The Hopes of New-style Investment Protection

The second development mentioned by the Amsterdam court is that ‘apparently also the member states consider that after Achmea and the conclusion of the Termination Agreement there is a gap in the legal protection of foreign investors’. The court pointed to the conclusion of CETA and its reference to an Investment Court System as a new model for investor-state dispute settlement. The court considered that since the ‘new rules of investment protection are not yet in force’, investment arbitration was ‘possibly’ the only genuine remedy that the Dutch investor could rely on.

The court’s reasoning is not entirely clear since the dispute settlement mechanisms established by CETA will not apply intra-EU. It is also unlikely that the CJEU would consider an intra-EU Investment Court System compatible with EU law, unless subject to its own supervision. Possibly, the district court considered that by including an investment protection chapter in CETA, the EU and its member states showed that they are not opposed to offering special legal protection to foreign investors. Whether all member states still think so remains to be seen. The Irish Supreme Court recently ruled that CETA’s dispute settlement mechanism conflicted with the Irish Constitution because it would infringe the ‘judicial sovereignty of the State’.
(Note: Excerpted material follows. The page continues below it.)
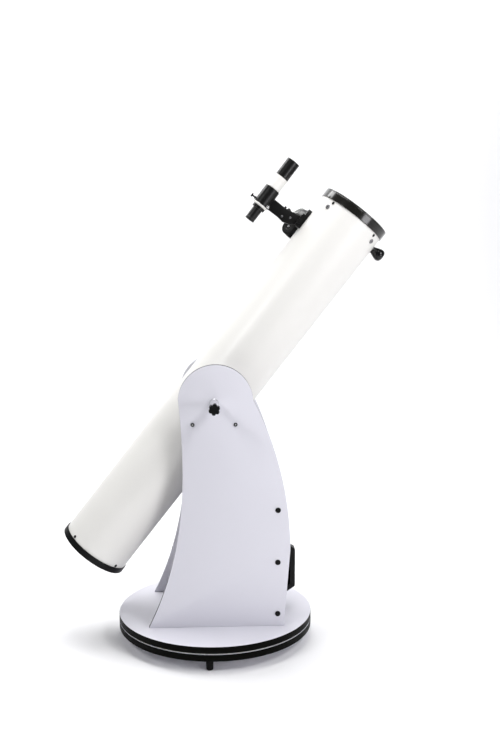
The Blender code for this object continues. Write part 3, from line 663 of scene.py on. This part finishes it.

Although the CJEU has expressed increasingly clear and categorical views on intra-EU investment arbitration, the precise implications in member state courts are still not fully determined. The Amsterdam district court’s decision acknowledges the continuing viability of intra-EU arbitration seated outside the EU (although recognising that enforcement within the EU is unlikely), whilst expressing some doubts as to the wisdom of the course taken by the CJEU. If the quality of judicial remedies in some member states backslides, and non-EU investors are given access to investment arbitration, the question as to whether intra-EU investors should not have similar rights becomes increasingly salient.